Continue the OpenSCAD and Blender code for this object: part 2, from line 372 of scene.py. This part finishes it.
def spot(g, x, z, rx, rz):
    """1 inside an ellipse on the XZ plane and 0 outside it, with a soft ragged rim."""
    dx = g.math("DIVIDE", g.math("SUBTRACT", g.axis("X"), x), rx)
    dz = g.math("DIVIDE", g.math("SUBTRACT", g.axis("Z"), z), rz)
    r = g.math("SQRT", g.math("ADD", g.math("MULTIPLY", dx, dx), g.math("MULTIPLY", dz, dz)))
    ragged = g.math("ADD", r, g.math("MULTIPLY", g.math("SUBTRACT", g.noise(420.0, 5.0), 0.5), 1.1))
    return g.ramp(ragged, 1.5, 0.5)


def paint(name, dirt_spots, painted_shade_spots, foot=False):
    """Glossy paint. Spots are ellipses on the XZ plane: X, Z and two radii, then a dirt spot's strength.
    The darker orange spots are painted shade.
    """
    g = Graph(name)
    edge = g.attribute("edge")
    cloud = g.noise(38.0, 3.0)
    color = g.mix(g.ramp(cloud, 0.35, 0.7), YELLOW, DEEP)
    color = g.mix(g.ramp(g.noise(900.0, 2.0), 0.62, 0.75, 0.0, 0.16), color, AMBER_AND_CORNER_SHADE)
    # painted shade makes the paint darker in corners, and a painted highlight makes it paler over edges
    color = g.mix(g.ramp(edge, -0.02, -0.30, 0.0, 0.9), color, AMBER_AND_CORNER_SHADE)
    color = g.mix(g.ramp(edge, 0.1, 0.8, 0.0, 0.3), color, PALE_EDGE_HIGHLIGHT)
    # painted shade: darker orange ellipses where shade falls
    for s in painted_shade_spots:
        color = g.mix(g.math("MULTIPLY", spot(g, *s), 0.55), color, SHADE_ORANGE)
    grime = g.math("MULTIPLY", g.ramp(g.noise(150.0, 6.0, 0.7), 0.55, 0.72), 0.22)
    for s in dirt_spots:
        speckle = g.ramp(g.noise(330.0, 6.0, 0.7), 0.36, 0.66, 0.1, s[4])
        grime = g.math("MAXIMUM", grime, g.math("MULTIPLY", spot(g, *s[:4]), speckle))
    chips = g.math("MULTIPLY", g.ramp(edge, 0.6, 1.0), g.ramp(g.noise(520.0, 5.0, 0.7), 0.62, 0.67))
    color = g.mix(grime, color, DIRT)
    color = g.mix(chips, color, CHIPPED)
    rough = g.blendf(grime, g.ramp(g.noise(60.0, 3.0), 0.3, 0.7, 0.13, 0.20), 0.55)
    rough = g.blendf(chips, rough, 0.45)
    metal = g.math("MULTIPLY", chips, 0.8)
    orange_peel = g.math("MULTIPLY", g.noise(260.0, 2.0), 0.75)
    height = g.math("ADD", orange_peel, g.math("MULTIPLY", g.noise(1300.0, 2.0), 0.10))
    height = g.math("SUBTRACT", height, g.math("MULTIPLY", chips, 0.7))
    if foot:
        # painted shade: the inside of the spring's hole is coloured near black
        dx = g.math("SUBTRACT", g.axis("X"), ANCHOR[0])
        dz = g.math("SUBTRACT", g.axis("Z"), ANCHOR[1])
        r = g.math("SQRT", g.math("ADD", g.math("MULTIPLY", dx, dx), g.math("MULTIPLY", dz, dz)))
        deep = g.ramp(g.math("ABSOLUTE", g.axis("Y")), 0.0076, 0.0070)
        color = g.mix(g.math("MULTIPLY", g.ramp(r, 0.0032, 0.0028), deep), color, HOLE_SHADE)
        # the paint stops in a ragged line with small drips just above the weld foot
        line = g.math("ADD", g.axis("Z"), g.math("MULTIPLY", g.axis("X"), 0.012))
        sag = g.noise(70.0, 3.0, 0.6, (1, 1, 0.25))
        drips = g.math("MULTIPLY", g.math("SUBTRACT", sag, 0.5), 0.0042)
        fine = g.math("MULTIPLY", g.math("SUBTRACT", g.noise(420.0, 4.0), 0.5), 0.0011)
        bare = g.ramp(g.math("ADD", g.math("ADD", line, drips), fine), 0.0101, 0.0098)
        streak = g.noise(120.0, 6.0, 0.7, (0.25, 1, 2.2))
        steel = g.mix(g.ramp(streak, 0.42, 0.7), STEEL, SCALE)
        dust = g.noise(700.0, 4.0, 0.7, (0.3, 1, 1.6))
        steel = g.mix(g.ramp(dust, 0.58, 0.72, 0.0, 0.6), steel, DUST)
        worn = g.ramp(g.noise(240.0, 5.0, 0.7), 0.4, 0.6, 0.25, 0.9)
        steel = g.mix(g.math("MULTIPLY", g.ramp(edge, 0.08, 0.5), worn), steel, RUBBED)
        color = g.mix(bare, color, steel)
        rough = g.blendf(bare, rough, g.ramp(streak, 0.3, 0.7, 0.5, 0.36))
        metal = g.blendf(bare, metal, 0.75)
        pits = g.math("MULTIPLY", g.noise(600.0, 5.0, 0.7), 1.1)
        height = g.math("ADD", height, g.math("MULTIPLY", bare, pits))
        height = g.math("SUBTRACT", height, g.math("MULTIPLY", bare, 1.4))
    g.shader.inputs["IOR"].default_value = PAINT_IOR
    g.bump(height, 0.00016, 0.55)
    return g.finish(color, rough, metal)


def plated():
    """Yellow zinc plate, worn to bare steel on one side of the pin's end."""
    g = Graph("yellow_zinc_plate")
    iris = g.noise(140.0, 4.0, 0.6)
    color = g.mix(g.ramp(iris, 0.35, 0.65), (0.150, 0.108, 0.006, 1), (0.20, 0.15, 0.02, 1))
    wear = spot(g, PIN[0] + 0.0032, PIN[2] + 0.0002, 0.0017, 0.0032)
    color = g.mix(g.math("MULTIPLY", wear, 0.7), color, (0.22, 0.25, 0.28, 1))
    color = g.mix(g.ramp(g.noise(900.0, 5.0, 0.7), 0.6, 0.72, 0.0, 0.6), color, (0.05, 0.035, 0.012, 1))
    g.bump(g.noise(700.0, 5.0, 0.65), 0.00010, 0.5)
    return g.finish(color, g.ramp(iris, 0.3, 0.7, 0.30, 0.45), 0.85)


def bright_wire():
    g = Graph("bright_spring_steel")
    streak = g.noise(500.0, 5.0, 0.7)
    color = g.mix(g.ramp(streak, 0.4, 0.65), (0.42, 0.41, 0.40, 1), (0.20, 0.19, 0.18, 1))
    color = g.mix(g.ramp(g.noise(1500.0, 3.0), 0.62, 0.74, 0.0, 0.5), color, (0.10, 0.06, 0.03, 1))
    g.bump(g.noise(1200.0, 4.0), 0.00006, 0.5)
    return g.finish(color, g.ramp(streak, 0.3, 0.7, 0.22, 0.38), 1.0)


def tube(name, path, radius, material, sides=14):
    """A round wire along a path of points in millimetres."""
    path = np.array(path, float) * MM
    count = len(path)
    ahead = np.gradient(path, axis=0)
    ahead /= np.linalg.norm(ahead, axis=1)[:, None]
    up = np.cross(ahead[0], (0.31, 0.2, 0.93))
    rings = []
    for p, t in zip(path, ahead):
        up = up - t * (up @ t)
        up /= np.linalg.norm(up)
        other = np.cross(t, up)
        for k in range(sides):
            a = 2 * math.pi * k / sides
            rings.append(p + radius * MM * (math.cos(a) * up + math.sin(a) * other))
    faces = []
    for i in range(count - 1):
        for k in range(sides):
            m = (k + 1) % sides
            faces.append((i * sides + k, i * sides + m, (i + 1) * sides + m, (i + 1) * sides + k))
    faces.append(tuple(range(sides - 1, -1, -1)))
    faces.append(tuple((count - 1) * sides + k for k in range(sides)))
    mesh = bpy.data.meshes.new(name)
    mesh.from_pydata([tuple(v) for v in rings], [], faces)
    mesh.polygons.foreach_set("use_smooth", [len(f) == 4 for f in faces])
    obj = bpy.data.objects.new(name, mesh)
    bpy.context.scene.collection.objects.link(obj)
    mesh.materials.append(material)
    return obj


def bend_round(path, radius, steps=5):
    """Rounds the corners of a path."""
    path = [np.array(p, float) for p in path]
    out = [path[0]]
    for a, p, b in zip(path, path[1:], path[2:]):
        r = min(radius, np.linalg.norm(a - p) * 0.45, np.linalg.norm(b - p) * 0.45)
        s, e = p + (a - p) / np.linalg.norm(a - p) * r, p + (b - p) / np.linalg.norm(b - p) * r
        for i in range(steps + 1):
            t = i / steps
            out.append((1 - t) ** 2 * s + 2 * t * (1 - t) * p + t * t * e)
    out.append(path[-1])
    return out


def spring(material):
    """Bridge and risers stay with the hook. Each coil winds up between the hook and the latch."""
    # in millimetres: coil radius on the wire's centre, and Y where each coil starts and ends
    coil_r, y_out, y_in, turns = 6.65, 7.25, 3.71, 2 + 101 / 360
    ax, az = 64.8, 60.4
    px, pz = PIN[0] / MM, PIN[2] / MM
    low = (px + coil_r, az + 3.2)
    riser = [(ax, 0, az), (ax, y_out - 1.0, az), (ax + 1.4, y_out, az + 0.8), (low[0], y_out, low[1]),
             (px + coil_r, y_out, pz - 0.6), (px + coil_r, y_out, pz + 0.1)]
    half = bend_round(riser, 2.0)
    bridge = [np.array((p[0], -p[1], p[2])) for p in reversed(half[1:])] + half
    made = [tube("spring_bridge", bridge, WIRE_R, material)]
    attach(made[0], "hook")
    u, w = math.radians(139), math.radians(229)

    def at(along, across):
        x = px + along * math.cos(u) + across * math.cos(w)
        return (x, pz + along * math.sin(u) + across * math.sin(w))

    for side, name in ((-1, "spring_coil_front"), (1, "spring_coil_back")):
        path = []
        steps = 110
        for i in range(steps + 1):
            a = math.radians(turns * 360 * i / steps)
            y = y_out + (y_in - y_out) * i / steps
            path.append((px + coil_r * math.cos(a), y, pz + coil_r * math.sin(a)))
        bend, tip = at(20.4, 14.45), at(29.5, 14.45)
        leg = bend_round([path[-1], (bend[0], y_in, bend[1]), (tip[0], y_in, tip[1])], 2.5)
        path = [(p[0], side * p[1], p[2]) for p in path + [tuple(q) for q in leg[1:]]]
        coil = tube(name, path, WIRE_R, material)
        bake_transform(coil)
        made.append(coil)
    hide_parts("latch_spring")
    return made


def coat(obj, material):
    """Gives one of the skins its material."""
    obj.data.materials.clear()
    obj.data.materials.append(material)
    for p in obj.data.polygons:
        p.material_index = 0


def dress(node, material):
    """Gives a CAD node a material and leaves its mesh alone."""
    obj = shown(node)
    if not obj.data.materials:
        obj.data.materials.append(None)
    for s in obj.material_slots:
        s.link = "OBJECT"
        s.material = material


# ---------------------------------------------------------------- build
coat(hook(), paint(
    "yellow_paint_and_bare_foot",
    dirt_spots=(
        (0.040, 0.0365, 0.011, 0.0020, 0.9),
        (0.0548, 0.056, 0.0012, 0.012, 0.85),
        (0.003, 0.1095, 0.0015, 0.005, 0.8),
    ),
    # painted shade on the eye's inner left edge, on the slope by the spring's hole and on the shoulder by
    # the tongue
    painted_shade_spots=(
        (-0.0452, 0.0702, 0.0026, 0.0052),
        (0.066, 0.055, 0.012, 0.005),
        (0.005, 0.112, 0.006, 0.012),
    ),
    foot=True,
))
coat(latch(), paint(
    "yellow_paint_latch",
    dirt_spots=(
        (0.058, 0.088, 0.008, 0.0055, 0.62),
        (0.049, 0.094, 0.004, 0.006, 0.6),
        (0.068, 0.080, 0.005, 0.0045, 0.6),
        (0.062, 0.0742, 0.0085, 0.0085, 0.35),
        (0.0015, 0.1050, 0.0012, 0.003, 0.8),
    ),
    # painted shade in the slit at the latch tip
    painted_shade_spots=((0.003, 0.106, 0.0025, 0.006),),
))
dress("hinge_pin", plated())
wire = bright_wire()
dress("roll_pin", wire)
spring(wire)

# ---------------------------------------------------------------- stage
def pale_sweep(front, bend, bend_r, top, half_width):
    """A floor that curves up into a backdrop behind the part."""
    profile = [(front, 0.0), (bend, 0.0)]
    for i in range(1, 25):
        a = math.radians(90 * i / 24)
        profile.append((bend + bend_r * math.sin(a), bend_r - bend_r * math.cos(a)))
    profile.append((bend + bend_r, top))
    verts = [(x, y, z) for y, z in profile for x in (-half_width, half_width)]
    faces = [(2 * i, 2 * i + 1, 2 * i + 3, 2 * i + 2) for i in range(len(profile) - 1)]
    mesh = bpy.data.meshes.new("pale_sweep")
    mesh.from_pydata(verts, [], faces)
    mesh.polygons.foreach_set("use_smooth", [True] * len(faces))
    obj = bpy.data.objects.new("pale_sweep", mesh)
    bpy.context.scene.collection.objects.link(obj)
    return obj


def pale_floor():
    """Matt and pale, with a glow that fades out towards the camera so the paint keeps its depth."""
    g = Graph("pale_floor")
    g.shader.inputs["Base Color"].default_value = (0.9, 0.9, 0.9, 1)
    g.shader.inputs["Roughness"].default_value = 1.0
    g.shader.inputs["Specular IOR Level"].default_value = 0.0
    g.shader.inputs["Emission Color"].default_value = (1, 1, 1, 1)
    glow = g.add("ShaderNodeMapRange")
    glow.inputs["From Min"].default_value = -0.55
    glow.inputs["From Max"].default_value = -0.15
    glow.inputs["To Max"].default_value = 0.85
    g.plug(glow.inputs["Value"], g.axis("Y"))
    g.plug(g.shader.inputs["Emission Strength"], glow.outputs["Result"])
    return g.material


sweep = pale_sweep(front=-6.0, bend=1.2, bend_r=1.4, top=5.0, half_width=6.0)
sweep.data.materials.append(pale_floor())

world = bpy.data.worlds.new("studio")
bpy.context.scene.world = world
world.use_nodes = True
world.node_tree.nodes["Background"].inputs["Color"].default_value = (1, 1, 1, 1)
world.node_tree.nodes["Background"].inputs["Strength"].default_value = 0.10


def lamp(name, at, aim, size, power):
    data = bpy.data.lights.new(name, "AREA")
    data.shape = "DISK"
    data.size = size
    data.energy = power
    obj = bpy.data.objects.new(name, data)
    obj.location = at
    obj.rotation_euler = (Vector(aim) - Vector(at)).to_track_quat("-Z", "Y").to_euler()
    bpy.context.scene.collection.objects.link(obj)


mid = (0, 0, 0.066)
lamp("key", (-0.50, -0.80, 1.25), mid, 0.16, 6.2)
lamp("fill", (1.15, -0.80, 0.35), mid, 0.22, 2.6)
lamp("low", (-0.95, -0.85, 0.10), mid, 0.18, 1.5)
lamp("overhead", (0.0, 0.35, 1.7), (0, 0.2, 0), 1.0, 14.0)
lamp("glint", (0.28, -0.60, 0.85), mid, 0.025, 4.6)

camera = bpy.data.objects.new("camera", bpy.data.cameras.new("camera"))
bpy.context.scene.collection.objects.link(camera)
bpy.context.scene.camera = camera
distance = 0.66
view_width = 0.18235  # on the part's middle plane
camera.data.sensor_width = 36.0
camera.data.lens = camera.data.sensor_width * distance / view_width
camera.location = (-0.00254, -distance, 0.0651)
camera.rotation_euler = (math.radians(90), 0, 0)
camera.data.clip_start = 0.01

────────────────

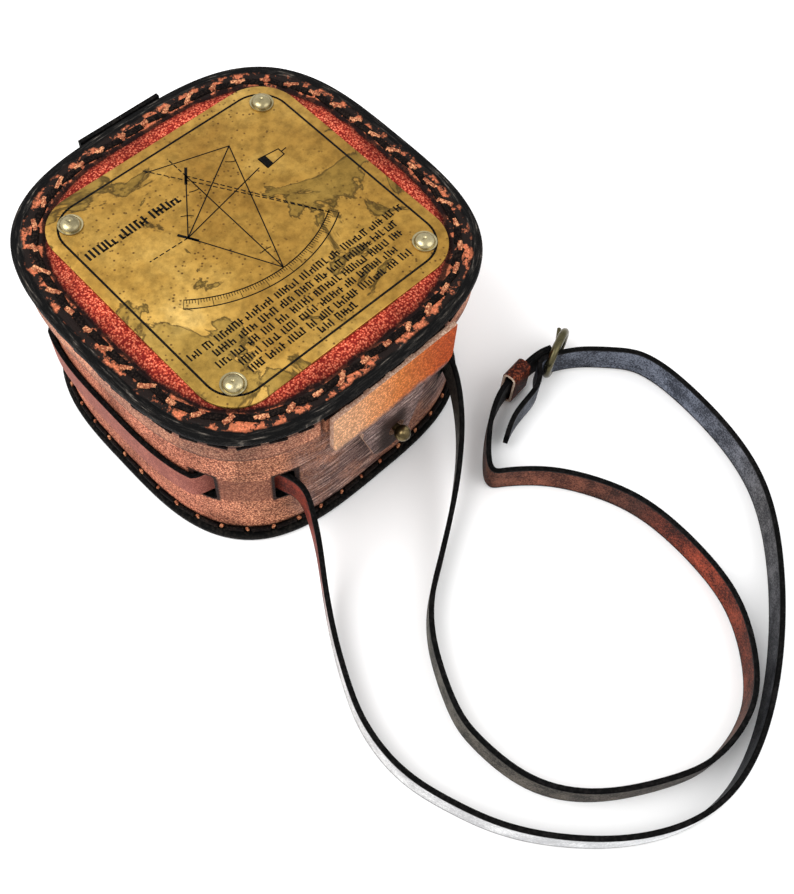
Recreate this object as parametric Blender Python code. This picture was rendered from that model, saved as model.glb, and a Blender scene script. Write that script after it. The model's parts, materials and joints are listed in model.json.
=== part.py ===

────────────────

- **Exercise requirements**: Read the data above and count the lines that include "hook". Answer only with the count.

- **Result of this task**: 3